Las discográficas y las entidades gestoras de los derechos de autor de medio mundo sueñan con controlar Internet. En su delirio, creen que tienen el derecho, la potestad inalienable de conocer al milímetro qué es lo que hacemos cuando navegamos, qué sitios visitamos, qué nos descargamos, qué leemos, qué escuchamos y qué vemos.
Tienen montado un chiringuito cojonudo y no piensan renunciar a él por las buenas. Han hecho suya la palabra «cultura» gracias a la ayuda que les han brindado una parte significativa de los medios de comunicación tradicionales y casi todos los partidos políticos.
Los derechos individuales de quienes utilizan la Red se la repanfinflan. Nada hay más importante que su negocio, que su dinero, que su futuro adornado de coches de lujo, dúplex dorados y días de asueto en los que el trabajo diario es un viejo fantasma del pasado que afortunadamente quedó atrapado en el tiempo.
La web en sí y los programas P2P en particular han puesto en peligro su fuente de ingresos primigenia, al dotar a millones de personas de las herramientas necesarias para acceder gratuitamente a contenidos antes controlados.
La tecnología evoluciona, las sociedades también, y los cambios están para quedarse.
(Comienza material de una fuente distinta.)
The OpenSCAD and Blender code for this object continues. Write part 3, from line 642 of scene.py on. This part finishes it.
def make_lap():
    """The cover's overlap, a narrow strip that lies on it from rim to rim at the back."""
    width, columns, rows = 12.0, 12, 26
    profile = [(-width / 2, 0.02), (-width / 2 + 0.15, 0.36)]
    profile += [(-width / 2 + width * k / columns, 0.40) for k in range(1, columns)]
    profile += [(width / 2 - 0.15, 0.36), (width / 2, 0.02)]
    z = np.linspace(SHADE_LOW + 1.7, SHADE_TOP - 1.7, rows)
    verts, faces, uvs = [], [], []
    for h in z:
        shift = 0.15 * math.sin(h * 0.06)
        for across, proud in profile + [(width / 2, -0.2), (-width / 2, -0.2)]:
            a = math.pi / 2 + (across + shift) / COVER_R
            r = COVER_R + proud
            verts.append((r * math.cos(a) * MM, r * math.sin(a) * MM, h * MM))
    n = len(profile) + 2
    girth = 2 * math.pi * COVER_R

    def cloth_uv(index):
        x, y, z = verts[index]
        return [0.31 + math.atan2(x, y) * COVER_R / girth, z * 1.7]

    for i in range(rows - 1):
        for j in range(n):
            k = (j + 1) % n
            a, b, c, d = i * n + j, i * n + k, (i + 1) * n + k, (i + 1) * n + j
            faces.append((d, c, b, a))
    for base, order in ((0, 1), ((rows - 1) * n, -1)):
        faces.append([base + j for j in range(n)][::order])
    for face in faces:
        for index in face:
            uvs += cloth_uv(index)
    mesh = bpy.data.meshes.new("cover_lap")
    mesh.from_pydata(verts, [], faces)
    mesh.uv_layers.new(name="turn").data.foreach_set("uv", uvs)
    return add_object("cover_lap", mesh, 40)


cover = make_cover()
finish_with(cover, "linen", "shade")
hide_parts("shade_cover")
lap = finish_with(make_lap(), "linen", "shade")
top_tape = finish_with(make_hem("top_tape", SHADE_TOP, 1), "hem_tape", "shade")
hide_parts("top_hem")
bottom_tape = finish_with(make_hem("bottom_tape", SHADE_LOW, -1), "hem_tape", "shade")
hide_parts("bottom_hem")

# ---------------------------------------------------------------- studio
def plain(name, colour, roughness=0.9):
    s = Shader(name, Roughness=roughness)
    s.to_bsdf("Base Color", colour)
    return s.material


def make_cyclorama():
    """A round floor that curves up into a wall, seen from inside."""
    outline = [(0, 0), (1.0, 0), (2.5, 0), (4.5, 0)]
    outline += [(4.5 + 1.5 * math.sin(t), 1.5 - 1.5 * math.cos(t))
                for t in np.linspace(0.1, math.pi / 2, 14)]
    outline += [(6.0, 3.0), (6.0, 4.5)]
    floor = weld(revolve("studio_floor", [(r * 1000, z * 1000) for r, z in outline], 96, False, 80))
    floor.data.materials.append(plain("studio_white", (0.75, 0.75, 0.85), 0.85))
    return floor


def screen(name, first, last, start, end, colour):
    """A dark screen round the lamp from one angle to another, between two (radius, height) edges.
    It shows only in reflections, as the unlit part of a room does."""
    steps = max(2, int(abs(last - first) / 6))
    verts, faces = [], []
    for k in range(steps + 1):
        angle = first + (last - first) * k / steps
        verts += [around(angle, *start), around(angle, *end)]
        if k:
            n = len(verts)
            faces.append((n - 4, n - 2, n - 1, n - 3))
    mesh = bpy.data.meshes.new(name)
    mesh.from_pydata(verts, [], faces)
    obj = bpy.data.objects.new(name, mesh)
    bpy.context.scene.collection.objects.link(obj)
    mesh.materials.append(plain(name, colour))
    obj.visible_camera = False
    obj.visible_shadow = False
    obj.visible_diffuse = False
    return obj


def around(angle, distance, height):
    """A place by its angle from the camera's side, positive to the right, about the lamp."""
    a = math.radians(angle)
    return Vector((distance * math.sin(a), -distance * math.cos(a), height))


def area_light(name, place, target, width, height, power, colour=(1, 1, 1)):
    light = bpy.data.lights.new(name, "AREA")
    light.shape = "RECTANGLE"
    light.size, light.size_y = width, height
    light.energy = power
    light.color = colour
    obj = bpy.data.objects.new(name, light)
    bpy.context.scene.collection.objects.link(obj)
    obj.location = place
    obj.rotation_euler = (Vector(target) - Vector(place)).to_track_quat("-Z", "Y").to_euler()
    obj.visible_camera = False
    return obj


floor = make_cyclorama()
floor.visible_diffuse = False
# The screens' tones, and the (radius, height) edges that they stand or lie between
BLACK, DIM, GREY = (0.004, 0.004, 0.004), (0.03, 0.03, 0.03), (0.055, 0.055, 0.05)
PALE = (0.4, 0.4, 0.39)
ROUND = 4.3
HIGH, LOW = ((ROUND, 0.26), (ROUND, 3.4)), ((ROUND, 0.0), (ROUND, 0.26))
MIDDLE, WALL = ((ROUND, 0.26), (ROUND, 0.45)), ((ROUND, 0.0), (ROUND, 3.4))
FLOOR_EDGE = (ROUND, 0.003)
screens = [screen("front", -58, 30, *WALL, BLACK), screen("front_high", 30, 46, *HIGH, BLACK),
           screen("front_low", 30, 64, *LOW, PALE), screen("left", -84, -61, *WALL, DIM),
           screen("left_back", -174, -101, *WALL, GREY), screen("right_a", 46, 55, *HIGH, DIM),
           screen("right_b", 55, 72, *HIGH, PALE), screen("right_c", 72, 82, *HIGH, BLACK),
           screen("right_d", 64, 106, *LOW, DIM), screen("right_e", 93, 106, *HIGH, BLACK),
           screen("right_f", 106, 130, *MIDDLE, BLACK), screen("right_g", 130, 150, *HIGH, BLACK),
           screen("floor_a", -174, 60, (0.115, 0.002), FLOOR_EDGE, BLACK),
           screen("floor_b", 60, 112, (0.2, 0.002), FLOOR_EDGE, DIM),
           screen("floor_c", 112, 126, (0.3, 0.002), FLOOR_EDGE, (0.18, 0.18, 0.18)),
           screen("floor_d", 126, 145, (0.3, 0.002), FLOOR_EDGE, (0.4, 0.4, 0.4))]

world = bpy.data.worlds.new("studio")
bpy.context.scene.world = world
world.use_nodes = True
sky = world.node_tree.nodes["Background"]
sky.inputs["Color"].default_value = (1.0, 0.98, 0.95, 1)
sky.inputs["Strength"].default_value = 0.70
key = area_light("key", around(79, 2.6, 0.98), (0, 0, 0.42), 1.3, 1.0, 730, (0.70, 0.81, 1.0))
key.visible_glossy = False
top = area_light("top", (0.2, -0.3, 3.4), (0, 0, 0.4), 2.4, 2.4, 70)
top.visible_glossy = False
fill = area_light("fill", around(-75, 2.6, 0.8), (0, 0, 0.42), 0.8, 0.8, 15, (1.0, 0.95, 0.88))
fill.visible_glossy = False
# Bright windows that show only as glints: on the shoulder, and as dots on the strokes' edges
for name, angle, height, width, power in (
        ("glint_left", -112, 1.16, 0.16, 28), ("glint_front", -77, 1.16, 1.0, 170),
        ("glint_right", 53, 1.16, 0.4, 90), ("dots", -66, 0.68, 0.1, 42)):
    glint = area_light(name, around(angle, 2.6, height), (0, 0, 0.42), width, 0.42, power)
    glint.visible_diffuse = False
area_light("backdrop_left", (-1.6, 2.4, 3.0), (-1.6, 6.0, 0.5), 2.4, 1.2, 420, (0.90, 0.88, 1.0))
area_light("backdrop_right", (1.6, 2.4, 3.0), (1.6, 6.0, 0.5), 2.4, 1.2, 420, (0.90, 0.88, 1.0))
Pero se niegan a aceptarlo, a variar su modelo de negocio para adaptarse a los tiempos que corren y a obtener mayores beneficios en base a las nuevas oportunidades que se abren ante sí.
En su lugar, optan por el camino fácil, prefieren taparse los ojos y proponen soluciones absurdas, irracionales, que atentan contra el sentido común, con tal de mantener sus viejos privilegios sin dar un palo al agua. Son gigantes con pies de barro.
Primero propusieron cerrar las redes de pares. Con algunas lo consiguieron, pero las más importantes siguen en pie. En vista de su relativo fracaso, más adelante pidieron que los operadores de acceso a Internet ejercieran de policías y controlaran las comunicaciones que se efectúan por sus redes. Con la ayuda inestimable de determinados políticos, han estado a punto de conseguirlo.
Ahora, en vista de que los programas P2P están en el camino de utilizar comunicaciones encriptadas, se les ha ocurrido el disparate de pedirnos a los propios internautas que instalemos en nuestros ordenadores, de manera voluntaria, programas que escaneen los contenidos que tenemos en los discos duros y filtren qué podemos y qué no podemos compartir con otros usuarios. Tal cual.
Y no os vayáis a pensar que eso lo ha dicho un don nadie puesto hasta arriba de cocaína. No. Estas palabras las ha pronunciado Cary Sherman, mandamás de la Recording Industry Association of America (RIAA), en pleno uso de sus facultades mentales. Sean las que sean, claro está.
¿Hasta dónde están dispuestos a llegar? En vista de los precedentes, me temo que hasta donde haga falta.